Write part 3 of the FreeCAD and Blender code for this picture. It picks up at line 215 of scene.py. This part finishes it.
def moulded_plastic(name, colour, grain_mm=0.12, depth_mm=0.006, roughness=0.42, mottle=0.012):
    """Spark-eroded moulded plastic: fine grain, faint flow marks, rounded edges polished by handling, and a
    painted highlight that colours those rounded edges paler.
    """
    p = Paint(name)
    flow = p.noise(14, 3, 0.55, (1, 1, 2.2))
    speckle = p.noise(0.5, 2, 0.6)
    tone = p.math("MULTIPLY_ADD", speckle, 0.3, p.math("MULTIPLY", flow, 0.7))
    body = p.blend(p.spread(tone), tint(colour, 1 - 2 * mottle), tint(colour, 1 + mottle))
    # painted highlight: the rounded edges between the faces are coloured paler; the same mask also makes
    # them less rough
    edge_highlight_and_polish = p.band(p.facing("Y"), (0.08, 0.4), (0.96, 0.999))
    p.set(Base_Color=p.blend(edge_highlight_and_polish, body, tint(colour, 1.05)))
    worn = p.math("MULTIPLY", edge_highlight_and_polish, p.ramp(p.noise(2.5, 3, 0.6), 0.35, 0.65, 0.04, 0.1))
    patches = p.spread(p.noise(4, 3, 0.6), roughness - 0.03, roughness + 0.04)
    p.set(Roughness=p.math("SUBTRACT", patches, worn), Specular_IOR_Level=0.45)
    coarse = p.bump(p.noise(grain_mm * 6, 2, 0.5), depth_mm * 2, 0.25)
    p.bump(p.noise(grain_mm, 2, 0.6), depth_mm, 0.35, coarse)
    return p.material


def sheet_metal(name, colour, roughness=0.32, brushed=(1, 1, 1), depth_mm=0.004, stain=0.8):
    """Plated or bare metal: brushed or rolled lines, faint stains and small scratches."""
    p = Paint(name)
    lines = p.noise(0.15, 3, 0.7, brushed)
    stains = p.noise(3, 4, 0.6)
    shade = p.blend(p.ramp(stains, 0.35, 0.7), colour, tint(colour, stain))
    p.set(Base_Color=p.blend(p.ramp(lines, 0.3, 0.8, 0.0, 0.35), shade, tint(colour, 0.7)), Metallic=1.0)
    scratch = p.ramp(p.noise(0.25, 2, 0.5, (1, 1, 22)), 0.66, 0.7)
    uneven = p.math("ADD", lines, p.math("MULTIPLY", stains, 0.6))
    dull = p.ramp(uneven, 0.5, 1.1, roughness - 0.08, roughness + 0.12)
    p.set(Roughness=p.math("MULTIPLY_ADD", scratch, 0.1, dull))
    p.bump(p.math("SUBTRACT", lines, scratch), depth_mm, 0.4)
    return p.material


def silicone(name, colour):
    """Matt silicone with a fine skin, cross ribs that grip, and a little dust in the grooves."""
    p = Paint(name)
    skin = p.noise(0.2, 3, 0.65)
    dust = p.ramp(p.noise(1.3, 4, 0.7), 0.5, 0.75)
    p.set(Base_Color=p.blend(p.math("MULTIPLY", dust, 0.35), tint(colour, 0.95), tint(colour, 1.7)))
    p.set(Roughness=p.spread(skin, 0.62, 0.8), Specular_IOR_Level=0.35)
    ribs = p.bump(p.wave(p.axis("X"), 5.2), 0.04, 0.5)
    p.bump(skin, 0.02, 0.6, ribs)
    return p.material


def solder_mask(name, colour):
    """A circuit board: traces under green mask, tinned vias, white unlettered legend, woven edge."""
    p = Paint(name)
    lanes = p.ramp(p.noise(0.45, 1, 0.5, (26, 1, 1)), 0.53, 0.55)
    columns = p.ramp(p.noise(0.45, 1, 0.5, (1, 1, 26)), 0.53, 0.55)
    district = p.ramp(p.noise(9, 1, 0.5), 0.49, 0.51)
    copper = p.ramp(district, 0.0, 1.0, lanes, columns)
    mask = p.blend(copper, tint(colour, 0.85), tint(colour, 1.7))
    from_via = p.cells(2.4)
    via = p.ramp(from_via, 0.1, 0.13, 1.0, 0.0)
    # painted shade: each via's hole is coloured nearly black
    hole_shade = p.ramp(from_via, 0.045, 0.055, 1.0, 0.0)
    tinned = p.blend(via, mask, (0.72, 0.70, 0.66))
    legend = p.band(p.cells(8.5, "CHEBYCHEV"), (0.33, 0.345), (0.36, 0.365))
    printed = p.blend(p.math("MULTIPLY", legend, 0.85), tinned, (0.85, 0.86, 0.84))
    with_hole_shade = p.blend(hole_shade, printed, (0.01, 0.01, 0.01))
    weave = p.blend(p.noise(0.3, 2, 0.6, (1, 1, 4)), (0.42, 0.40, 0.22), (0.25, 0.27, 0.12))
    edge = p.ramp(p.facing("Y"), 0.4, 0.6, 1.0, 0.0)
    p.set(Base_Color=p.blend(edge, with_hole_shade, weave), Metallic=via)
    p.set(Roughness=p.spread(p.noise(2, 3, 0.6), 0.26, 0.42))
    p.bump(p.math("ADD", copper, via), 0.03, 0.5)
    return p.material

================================

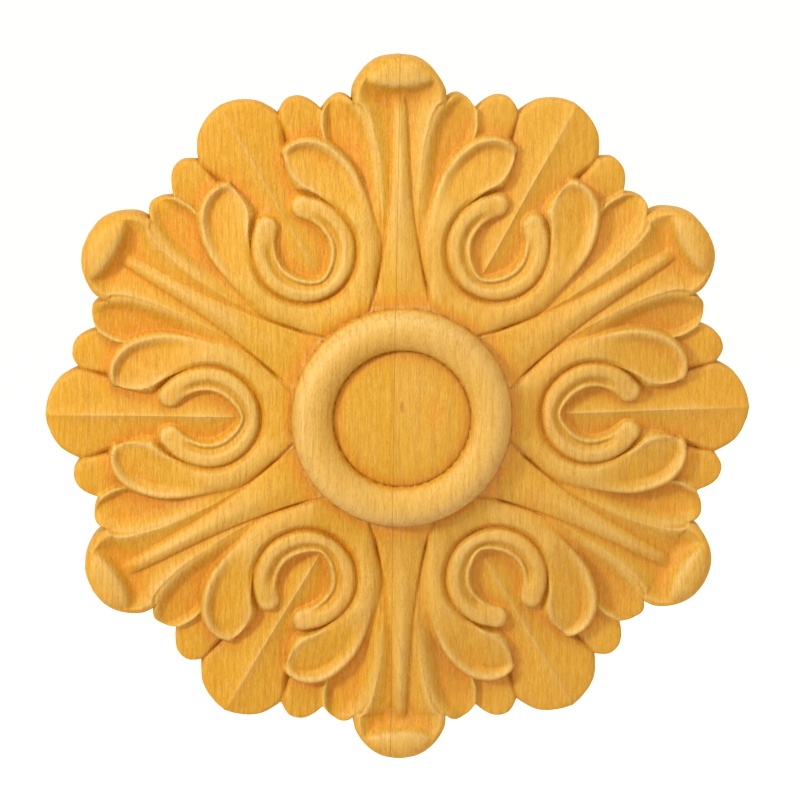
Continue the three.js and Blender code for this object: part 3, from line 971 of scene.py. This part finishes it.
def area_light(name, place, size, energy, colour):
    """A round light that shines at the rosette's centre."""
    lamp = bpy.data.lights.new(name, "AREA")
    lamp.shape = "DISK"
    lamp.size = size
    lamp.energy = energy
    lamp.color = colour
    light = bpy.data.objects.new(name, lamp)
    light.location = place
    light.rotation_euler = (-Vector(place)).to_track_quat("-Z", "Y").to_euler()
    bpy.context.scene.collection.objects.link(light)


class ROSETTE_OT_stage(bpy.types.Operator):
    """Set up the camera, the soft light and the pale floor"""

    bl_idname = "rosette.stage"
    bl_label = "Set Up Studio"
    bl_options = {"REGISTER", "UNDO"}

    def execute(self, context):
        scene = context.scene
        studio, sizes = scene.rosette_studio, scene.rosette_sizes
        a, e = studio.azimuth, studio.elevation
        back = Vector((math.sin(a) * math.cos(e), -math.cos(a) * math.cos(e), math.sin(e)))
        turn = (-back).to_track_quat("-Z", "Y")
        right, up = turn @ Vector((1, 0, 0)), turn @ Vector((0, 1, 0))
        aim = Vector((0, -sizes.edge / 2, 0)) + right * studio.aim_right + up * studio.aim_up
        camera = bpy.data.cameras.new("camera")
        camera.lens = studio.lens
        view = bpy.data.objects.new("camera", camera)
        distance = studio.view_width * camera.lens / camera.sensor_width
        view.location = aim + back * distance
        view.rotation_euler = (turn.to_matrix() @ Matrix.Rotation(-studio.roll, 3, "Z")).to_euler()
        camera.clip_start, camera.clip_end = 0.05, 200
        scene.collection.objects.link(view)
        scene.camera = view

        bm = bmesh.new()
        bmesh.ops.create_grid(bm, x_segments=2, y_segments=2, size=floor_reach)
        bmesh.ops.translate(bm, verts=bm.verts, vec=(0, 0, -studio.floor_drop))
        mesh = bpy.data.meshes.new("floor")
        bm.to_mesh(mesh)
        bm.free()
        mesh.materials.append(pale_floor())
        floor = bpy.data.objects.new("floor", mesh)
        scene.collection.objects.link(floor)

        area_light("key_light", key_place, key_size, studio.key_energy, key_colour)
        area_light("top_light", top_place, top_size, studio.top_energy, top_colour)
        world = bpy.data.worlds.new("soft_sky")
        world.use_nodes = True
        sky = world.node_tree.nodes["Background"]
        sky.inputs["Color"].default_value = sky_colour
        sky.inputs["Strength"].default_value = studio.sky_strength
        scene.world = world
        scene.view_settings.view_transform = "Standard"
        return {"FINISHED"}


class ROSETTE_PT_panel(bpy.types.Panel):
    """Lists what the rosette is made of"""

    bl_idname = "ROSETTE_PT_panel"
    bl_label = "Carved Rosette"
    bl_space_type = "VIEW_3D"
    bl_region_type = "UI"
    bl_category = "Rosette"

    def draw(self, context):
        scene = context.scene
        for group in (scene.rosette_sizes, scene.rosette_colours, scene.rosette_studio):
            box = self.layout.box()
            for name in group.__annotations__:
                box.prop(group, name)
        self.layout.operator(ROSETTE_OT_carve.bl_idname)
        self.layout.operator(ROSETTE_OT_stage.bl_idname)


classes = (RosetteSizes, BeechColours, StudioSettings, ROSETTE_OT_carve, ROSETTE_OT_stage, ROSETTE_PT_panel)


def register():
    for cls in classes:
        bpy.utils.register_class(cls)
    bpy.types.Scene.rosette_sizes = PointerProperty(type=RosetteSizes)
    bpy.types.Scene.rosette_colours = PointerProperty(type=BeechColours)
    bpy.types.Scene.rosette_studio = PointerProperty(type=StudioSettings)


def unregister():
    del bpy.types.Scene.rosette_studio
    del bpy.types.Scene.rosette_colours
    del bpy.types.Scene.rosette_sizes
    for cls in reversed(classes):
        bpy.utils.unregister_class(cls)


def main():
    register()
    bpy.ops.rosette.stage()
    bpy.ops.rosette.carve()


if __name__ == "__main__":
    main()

================================

What the task requires:
Give only the count of lines in this material that contain the string "code".

Solved exercise:
2